Tony Stewart's probably having a decent week. Smoke, of course, is off to one of his best career starts to a season and returning to the site of his last victory.

He also dabbled in working as a zookeeper this week at the Oakland Zoo, where he got face-to-face with an 11,000-pound elephant. (Stewart is no newbie to the animal kingdom — he once owned a patas monkey that he later donated to the Louisville Zoo.)

But zoo stories aside, Stewart's got a race this weekend at Auto Club Speedway and 42 other helmeted elephants to deal with — and his preview of it doesn't gloss much over.

"I've just been terrible there," the two-time Sprint Cup champion said. "We've had times when we've been good, but I've really struggled as a driver there over the course of 12 years."

Stewart's relationship with the southern California track has been so personally murky that even a win there last October didn't seem to sway his opinion. In terms of average finish, Stewart has just three tracks on the Sprint Cup Series circuit where he typically is worse at — Bristol, Daytona and Talladega.

The victory was Stewart's first in 18 tries at the track, and it was the culmination of a decided improvement for Stewart at the two-mile oval. In the past six seasons, Stewart has been the sixth-best Cup driver under the near-Hollywood lights.

Such improvement has been also evident in his first four cracks at the 2011 season. Stewart is third in points, just 12 markers back of leader Kurt Busch, thanks to an average finish of 10th and 222 laps led.

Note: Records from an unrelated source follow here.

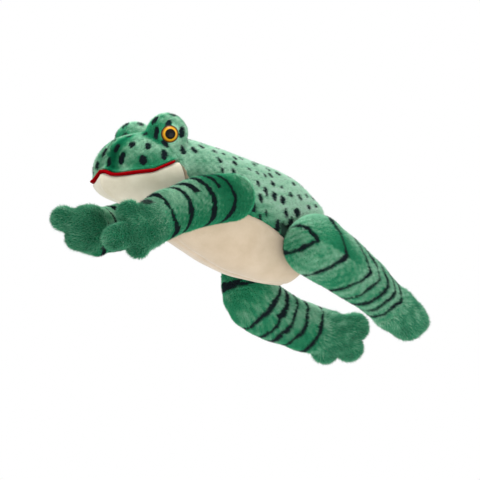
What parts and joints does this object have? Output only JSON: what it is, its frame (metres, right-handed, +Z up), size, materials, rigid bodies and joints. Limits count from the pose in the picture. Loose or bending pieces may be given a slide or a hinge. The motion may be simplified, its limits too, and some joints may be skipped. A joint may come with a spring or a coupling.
{
  "type": "hand puppet",
  "caption": "Plush frog hand puppet in a leaping pose, with a lined glove body, a hinged mouth, moulded eyes and stuffed limbs that swing at sewn joints.",
  "frame": {"origin": "centre of the opening that the hand goes in by, between the hips", "axes": "+X to the frog's left, -Y the way the frog faces, +Z up"},
  "size_m": [0.2044, 0.4292, 0.2119],
  "materials": {
    "green_plush": "matte",
    "paw_plush": "matte",
    "cream_velour": "matte",
    "lining_cloth": "matte",
    "hem_cloth": "matte",
    "stuffing": "matte",
    "mouth_board": "matte",
    "red_felt": "matte",
    "amber_eye": "gloss",
    "black_pupil": "gloss",
    "washer_plastic": "satin"
  },
  "bodies": {
    "torso": {"back_panel": "green_plush", "belly_panel_left": "cream_velour", "belly_panel_right": "cream_velour", "torso_wadding": "stuffing", "glove_lining": "lining_cloth", "glove_hem": "hem_cloth"},
    "neck": {"neck_sleeve": "green_plush"},
    "head": {"head_panel_left": "green_plush", "head_panel_right": "green_plush", "head_stuffing": "stuffing", "finger_pocket": "lining_cloth", "palate_board": "mouth_board", "palate_lining": "red_felt", "eye_mound_left": "green_plush", "eye_left": "amber_eye", "pupil_left": "black_pupil", "eye_washer_left": "washer_plastic", "eye_mound_right": "green_plush", "eye_right": "amber_eye", "pupil_right": "black_pupil", "eye_washer_right": "washer_plastic"},
    "jaw": {"chin_panel": "cream_velour", "jaw_stuffing": "stuffing", "thumb_pocket": "lining_cloth", "jaw_board": "mouth_board", "jaw_lining": "red_felt"},
    "left_arm": {"left_arm_cover": "green_plush", "left_arm_stuffing": "stuffing"},
    "left_hand": {"left_hand_cover": "paw_plush", "left_hand_stuffing": "stuffing"},
    "left_thigh": {"left_thigh_cover": "green_plush", "left_thigh_stuffing": "stuffing"},
    "left_shank": {"left_shank_cover": "green_plush", "left_shank_stuffing": "stuffing"},
    "left_foot": {"left_foot_cover": "paw_plush", "left_foot_stuffing": "stuffing"},
    "right_arm": {"right_arm_cover": "green_plush", "right_arm_stuffing": "stuffing"},
    "right_hand": {"right_hand_cover": "paw_plush", "right_hand_stuffing": "stuffing"},
    "right_thigh": {"right_thigh_cover": "green_plush", "right_thigh_stuffing": "stuffing"},
    "right_shank": {"right_shank_cover": "green_plush", "right_shank_stuffing": "stuffing"},
    "right_foot": {"right_foot_cover": "paw_plush", "right_foot_stuffing": "stuffing"}
  },
  "joints": [
    {"name": "head_turn", "type": "hinge", "parent": "torso", "child": "neck", "pos_m": [0, -0.142, 0.058], "axis": [0, 0, 1], "range_deg": [-15, 15]},
    {"name": "head_nod", "type": "hinge", "parent": "neck", "child": "head", "pos_m": [0, -0.142, 0.058], "axis": [1, 0, 0], "range_deg": [-12, 15]},
    {"name": "jaw_open", "type": "hinge", "parent": "head", "child": "jaw", "pos_m": [0, -0.181, 0.069], "axis": [1, 0, 0], "range_deg": [0, 30]},
    {"name": "left_shoulder", "type": "hinge", "parent": "torso", "child": "left_arm", "pos_m": [0.062, -0.126, 0.036], "axis": [1, 0, 0], "range_deg": [-14, 55]},
    {"name": "left_wrist", "type": "hinge", "parent": "left_arm", "child": "left_hand", "pos_m": [0.077, -0.219, 0.006], "axis": [1, 0, 0], "range_deg": [-25, 25]},
    {"name": "right_shoulder", "type": "hinge", "parent": "torso", "child": "right_arm", "pos_m": [-0.062, -0.126, 0.036], "axis": [1, 0, 0], "range_deg": [-14, 55]},
    {"name": "right_wrist", "type": "hinge", "parent": "right_arm", "child": "right_hand", "pos_m": [-0.071, -0.199, 0.014], "axis": [1, 0, 0], "range_deg": [-25, 25]},
    {"name": "left_hip", "type": "hinge", "parent": "torso", "child": "left_thigh", "pos_m": [0.06, -0.02, 0.005], "axis": [1, 0, 0], "range_deg": [-45, 8]},
    {"name": "left_knee", "type": "hinge", "parent": "left_thigh", "child": "left_shank", "pos_m": [0.054, 0.032, -0.0195], "axis": [1, 0, 0], "range_deg": [-5, 50]},
    {"name": "left_ankle", "type": "hinge", "parent": "left_shank", "child": "left_foot", "pos_m": [0.043, 0.093, -0.051], "axis": [1, 0, 0], "range_deg": [-20, 20]},
    {"name": "right_hip", "type": "hinge", "parent": "torso", "child": "right_thigh", "pos_m": [-0.06, -0.02, 0.005], "axis": [1, 0, 0], "range_deg": [-20, 40]},
    {"name": "right_knee", "type": "hinge", "parent": "right_thigh", "child": "right_shank", "pos_m": [-0.058, -0.005, -0.041], "axis": [1, 0, 0], "range_deg": [-40, 12]},
    {"name": "right_ankle", "type": "hinge", "parent": "right_shank", "child": "right_foot", "pos_m": [-0.055, 0.056, -0.062], "axis": [1, 0, 0], "range_deg": [-20, 20]}
  ]
}
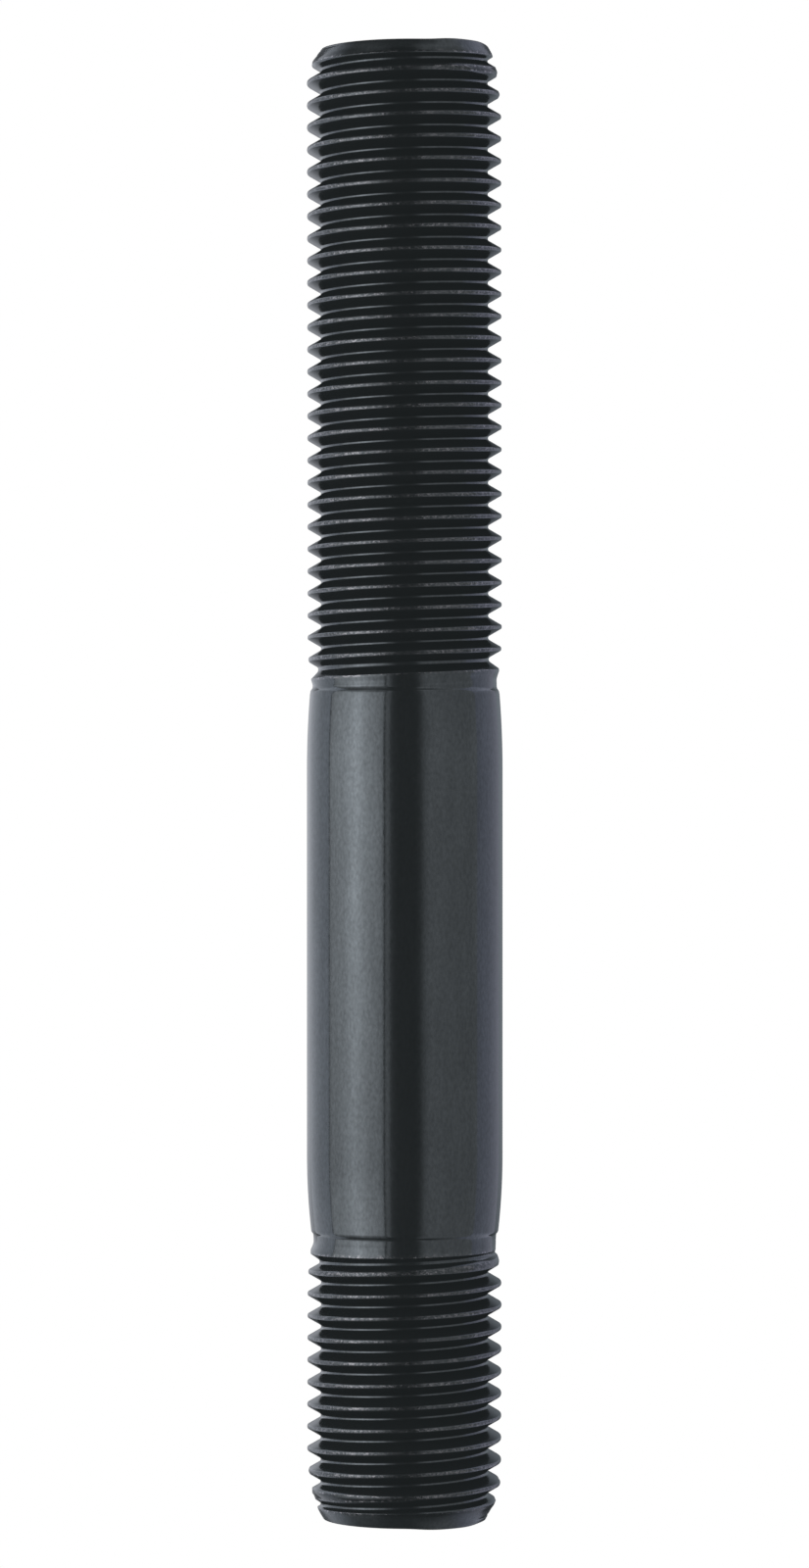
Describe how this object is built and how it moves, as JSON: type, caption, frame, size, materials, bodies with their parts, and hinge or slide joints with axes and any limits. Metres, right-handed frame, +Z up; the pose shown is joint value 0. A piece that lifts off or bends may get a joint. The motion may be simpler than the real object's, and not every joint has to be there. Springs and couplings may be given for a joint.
{
  "type": "double-ended stud",
  "caption": "One-piece double-ended stud of black steel: a long right-hand thread, a plain shank and a short right-hand thread.",
  "frame": {"origin": "centre of the short end's face, on the surface the stud stands on", "axes": "+Z up along the stud, from the short threaded end to the long one; -Y is the side seen from the front"},
  "size_m": [0.022, 0.022, 0.1665],
  "materials": {
    "black_oxide_steel": "black oxide, satin, lightly oiled"
  },
  "bodies": {
    "root": {"stud": "black_oxide_steel"}
  },
  "joints": []
}
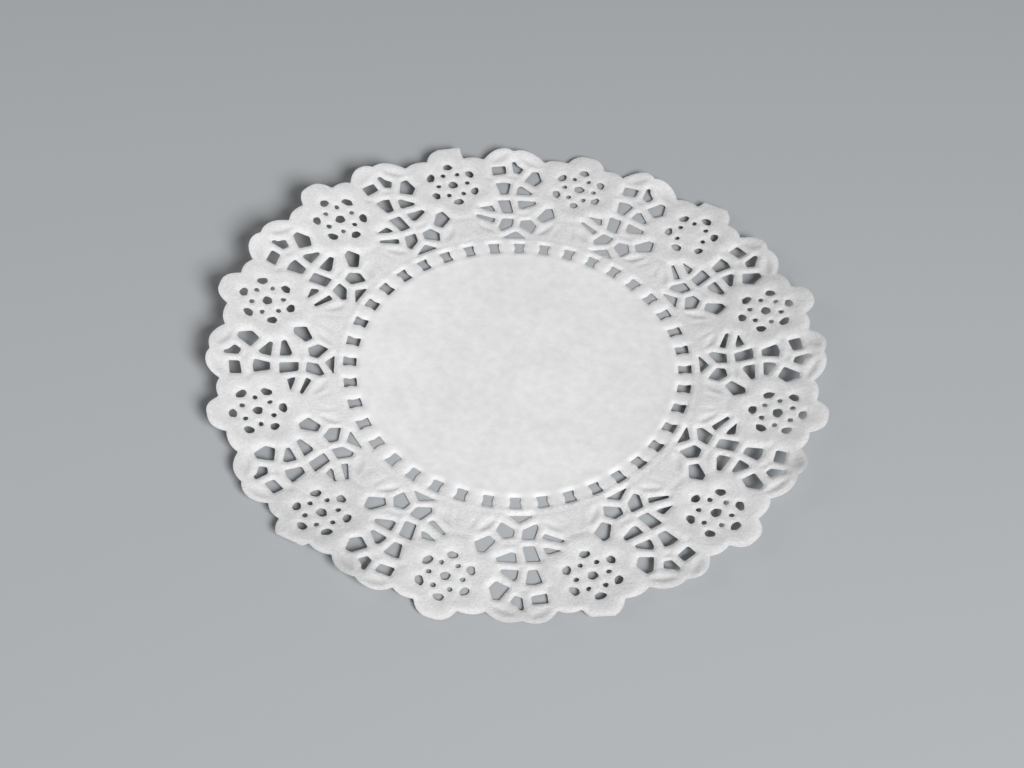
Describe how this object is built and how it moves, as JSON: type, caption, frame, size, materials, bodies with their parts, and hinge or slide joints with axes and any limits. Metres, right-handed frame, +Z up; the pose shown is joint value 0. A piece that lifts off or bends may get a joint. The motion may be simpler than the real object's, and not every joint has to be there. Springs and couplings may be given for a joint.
{
  "type": "paper doily",
  "caption": "Round white paper doily: a plain middle, a ring of perforations and a die-cut lace border with a scalloped rim, lying with its sides gently lifted.",
  "frame": {"origin": "middle of the sheet, on the surface that it lies on", "axes": "+Z up out of the surface, +Y away from the viewer of the picture, +X to the viewer's right"},
  "size_m": [0.1616, 0.1616, 0.0105],
  "materials": {
    "white_paper": "matt, embossed, faintly mottled"
  },
  "bodies": {
    "root": {"doily": "white_paper"}
  },
  "joints": []
}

For perspective, Stewart has long been known to improve as the season wears on and the summer sun starts to turn the paved race tracks a little more like the Turns 1 and 2 at his self-owned dirt track, Eldora Speedway. The numbers don't hide it: Stewart's 222 laps led so far this season far outpace his last two.

In 2009, Stewart needed 18 races to lead that many laps and in 2010 it took 25 races of the 36-race schedule. Stewart's finishing position is also two spots better through the season's first four races than a year ago.

"This year, with the new nose, we took another step toward that and spent a lot of time in the wind tunnel," Stewart's crew chief Darian Grubb said. "I feel like we had a pretty good baseline going into this year. We've had three chances to win on a speedway, a one-mile and a mile-and-a-half, so we feel pretty good about our program right now."

Does that guarantee Stewart will be California dreamin' come Sunday? Certainly not. But it does strike a pretty ominous chord for drivers used to dealing with Smoke mostly when the mercury begins to rise.